Perhaps SOLDIER BLUE needed a more risk-taking director than Nelson, a high-end journeyman who directed Sidney Poitier and Cliff Robertson to Best Actor Oscars in 1963's LILIES OF THE FIELD and 1968's CHARLY, respectively. Nelson was a top television director in the 1950s and generally took whatever big-screen assignment came his way, whether it was the 1964 Cary Grant comedy FATHER GOOSE, the 1966 Poitier/James Garner western DUEL AT DIABLO, or the 1976 Rock Hudson sci-fi/horror outing EMBRYO. SOLDIER BLUE has some valid points to make and the comparison between Sand Creek and My Lai is a legitimate one, but it needed someone with vision to properly pull it off. Nelson was a go-to "get it in the can" director, but at a time when American cinema was at a crossroads with the New Hollywood era being ushered in by the auteurist likes of BONNIE AND CLYDE and EASY RIDER, SOLDIER BLUE struggles to find its identity. It seems to have one foot in the formulaic, old-fashioned John Wayne westerns of the past and one in the post-WILD BUNCH "Bloody Sam"-style of the present and future. As a result, it never reconciles those discrepancies and ends up working at cross purposes. It's a western with a score by Roy Budd that invokes the grandiose majesty of a composer like Dimitri Tiomkin (HIGH NOON, GIANT), but it doesn't gel with off-the-charts levels of graphic violence and gory atrocities so extreme that it's legitimately surprising that the film somehow managed to avoid an X rating. Nowhere is that inability to settle on a tone more apparent than in Pleasence's unthreatening, almost comic-relief secondary bad guy, complete with his silly name and a set of ludicrous fake teeth to make him even more buffoonish.
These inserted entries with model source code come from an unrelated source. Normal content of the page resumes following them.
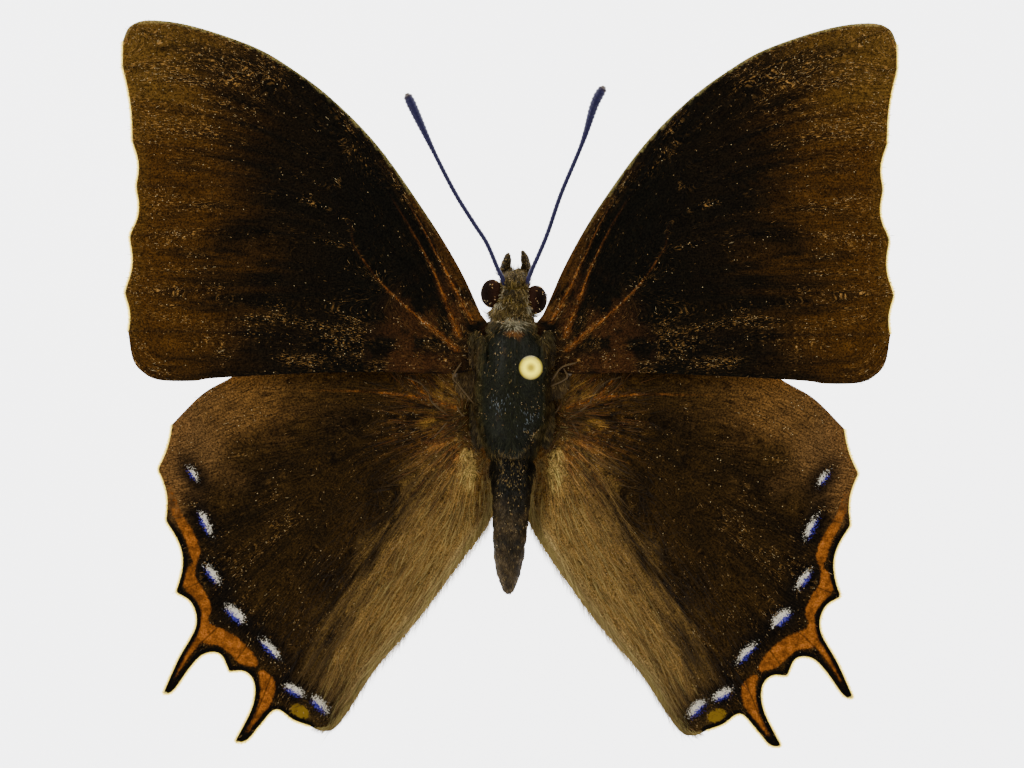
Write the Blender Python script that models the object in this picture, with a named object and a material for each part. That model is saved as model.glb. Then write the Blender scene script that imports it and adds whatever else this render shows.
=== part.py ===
"""A set and pinned two-tailed prince butterfly, life size, on its pin and a small plain base.

Metres, +Z up (its upper side is up), +Y towards the head, +X to the right seen from above.
The origin is at the bottom centre of the whole piece. Sizes are written in millimetres and turned
into metres where a mesh is made. A place on a wing is (out, fore): millimetres out from the body's
midline and forward of the origin.
"""

import math

import bmesh
import bpy
import numpy as np
from mathutils import Matrix, Vector
from mathutils.geometry import delaunay_2d_cdt

MM = 0.001
GAP = 0.3  # clearance between neighbouring pieces

# Wings
FOREWING_Z = 26.3  # middle of the membrane at its root
HINDWING_Z = 25.15
MEMBRANE_HALF = 0.25  # half the thickness of the membrane
ROOT_HALF = 0.4  # half the thickness of the stiff wing root
ROOT_REACH = 2.5  # how far the thick root runs out
VEIN_RISE = 0.16  # height of a main vein above each face
VEIN_TAPER = 0.35  # share of its height that a vein loses towards the edge
VEIN_FOOT = 0.42  # from the crest of a vein to its foot
FOOT_TO_VEIN = 0.32  # a foot any nearer to another vein is left out
FOOT_TO_EDGE = 0.3
GRID = 3.4  # spacing of the membrane's inner points
GRID_TO_VEIN = 1.2
GRID_TO_EDGE = 1.1
ROOT_OUT = 4.0
WING_SPAN = 28.0
WING_REACH = 30.0  # from the middle to the front or rear edge
DIHEDRAL_RISE = 1.2  # lift of the wing tips
TIP_DROOP = 0.5
EDGE_DROOP = 0.8  # fall towards the front and rear edges
GUTTER_OUT = 4.6  # the hindwing dips inside this distance from the midline
GUTTER_WIDTH = 3.2
GUTTER_DEPTH = 1.5
RIGHT_FOREWING_TURN = math.radians(-0.2)
RIGHT_FOREWING_SHIFT = (-0.46, -0.15)  # the right wings are set a little lower and nearer
RIGHT_HINDWING_SHIFT = (-0.64, -0.37)
SHIFT_START = 5.0  # from the hinge to where the shift begins, and to where all of it is reached
SHIFT_END = 12.0
FOREWING_HINGE = (3.6, 2.8)
HINDWING_HINGE = (3.4, -2.6)
FOREWING_ROOT = (1.3, 4.6)  # where the root meets the thorax, from rear to front
HINDWING_ROOT = (-5.4, -0.6)

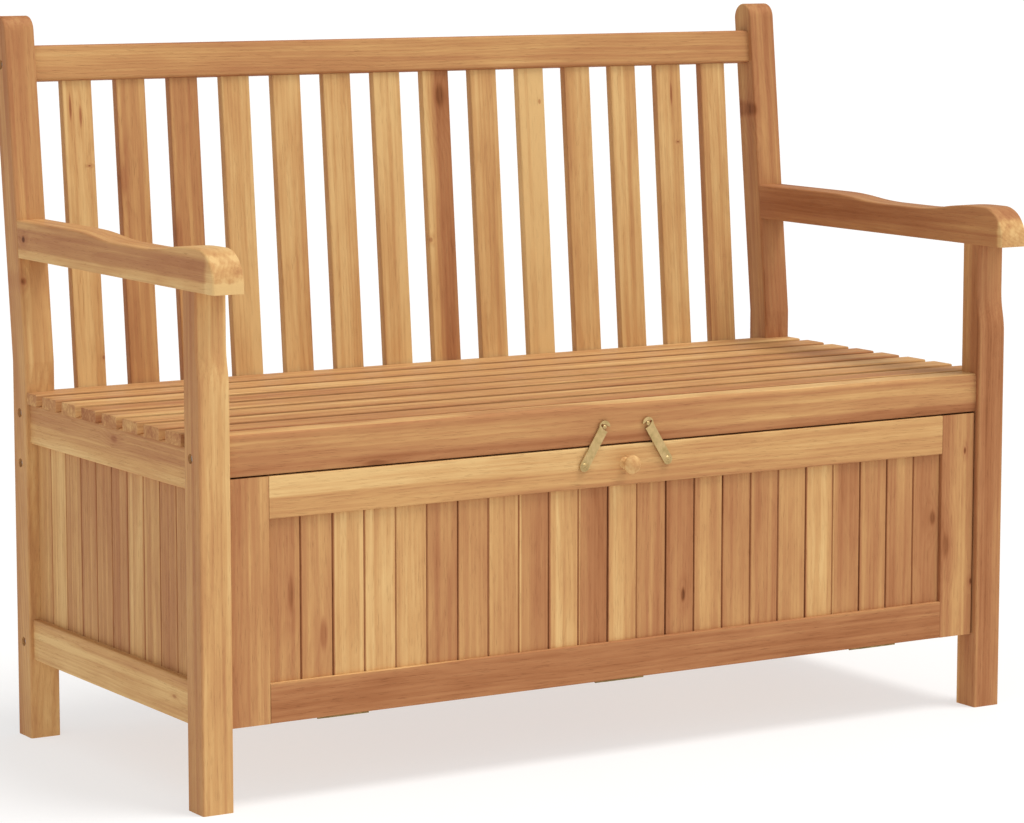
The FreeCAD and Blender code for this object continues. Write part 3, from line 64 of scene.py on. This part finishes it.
class Shader:
    """A Principled material whose node tree is written line by line."""

    def __init__(self, name, roughness, metallic=0.0, gloss=0.5):
        self.material = bpy.data.materials.new(name)
        self.material.use_nodes = True
        self.tree = self.material.node_tree
        self.surface = self.tree.nodes["Principled BSDF"]
        self.surface.inputs["Roughness"].default_value = roughness
        self.surface.inputs["Metallic"].default_value = metallic
        self.surface.inputs["Specular IOR Level"].default_value = gloss
        self.place = self.tree.nodes.new("ShaderNodeTexCoord")

    def put(self, socket, value):
        if isinstance(value, bpy.types.NodeSocket):
            self.tree.links.new(value, socket)
        else:
            socket.default_value = value

    def node(self, kind, values, **settings):
        node = self.tree.nodes.new(kind)
        for key, value in settings.items():
            setattr(node, key, value)
        for key, value in values.items():
            self.put(node.inputs[key], value)
        return node

    def math(self, operation, *values):
        node = self.node("ShaderNodeMath", dict(enumerate(values)), operation=operation)
        return node.outputs[0]

    def add(self, *values):
        total = values[0]
        for value in values[1:]:
            total = self.math("ADD", total, value)
        return total

    def scaled(self, value, factor, offset=0.0):
        return self.math("MULTIPLY_ADD", value, factor, offset)

    def around_zero(self, value, size):
        """A 0..1 noise as a swing of about size on each side of 0."""
        return self.scaled(value, 2 * size, -size)

    def step(self, value, low, high):
        """0 below low and 1 above high, or the other way round if low is above high."""
        values = {"Value": value, "From Min": low, "From Max": high}
        return self.node("ShaderNodeMapRange", values, interpolation_type="SMOOTHSTEP").outputs[0]

    def split(self, vector):
        return list(self.node("ShaderNodeSeparateXYZ", {0: vector}).outputs)

    def join(self, x, y, z):
        return self.node("ShaderNodeCombineXYZ", {0: x, 1: y, 2: z}).outputs[0]

    def noise(self, vector, detail=2.0, roughness=0.5):
        values = {"Vector": vector, "Scale": 1.0, "Detail": detail, "Roughness": roughness}
        return self.node("ShaderNodeTexNoise", values).outputs[0]

    def ramp(self, value, stops, interpolation="LINEAR"):
        node = self.node("ShaderNodeValToRGB", {"Fac": value})
        node.color_ramp.interpolation = interpolation
        elements = node.color_ramp.elements
        elements.remove(elements[1])
        elements[0].position, elements[0].color = stops[0]
        for position, colour in stops[1:]:
            elements.new(position).color = colour
        return node.outputs[0]

    def finish(self, colour, roughness, height, distance):
        self.put(self.surface.inputs["Base Color"], colour)
        self.put(self.surface.inputs["Roughness"], roughness)
        values = {"Height": height, "Distance": distance, "Strength": 1.0}
        bump = self.node("ShaderNodeBump", values)
        self.put(self.surface.inputs["Normal"], bump.outputs[0])
        return self.material

    def worn_edge(self, radius):
        """1 on rounded and sharp outer edges, 0 on flat faces."""
        bevel = self.node("ShaderNodeBevel", {"Radius": radius}, samples=4)
        true = self.node("ShaderNodeNewGeometry", {}).outputs["True Normal"]
        dot = self.node("ShaderNodeVectorMath", {0: bevel.outputs[0], 1: true}, operation="DOT_PRODUCT")
        return self.step(dot.outputs["Value"], 0.985, 0.9)


def grey(value):
    return (value, value, value, 1.0)


def profile(shader, position, points, most, stepped=False):
    """A value from 0 to most along a position in metres, from (position, value) points in order."""
    low, high = points[0][0], points[-1][0]
    share = shader.node("ShaderNodeMapRange", {"Value": position, "From Min": low, "From Max": high})
    stops = [((place - low) / (high - low), grey(value / most)) for place, value in points]
    interpolation = "CONSTANT" if stepped else "EASE"
    return shader.scaled(shader.ramp(share.outputs[0], stops, interpolation), most)


def knot_marks(shader, places, grain, knots, streak):
    """Darker tone and bent grain round knots, each (along, across, radius, stretch, strength)."""
    tone = bend = 0.0
    for along, across, radius, stretch, strength in knots:
        run = shader.scaled(places[grain[0]], 1 / stretch, -along / stretch)
        wide = shader.scaled(places[grain[1]], 1.0, -across)
        square = shader.add(shader.math("MULTIPLY", run, run), shader.math("MULTIPLY", wide, wide))
        away = shader.add(shader.math("SQRT", square), shader.around_zero(streak, radius * 0.6))
        heart = shader.scaled(shader.step(away, radius, radius * 0.3), 0.8 * strength)
        halo = shader.scaled(shader.step(away, radius * 3.0, radius * 0.8), 0.22 * strength)
        tone = shader.add(heart, halo, tone)
        bend = shader.scaled(shader.step(away, radius * 4.0, 0.0), radius * 1.5, bend)
    return tone, bend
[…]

No politically-charged Vietnam-era allegory that features gang rape, breast mutilation, realistic scalpings, copious amounts of horse-tripping, and children being decapitated, impaled, and trampled as buckets of blood splash across the screen in one stomach-turning shot after another should include a total goofball character named "Isaac Q. Cumber."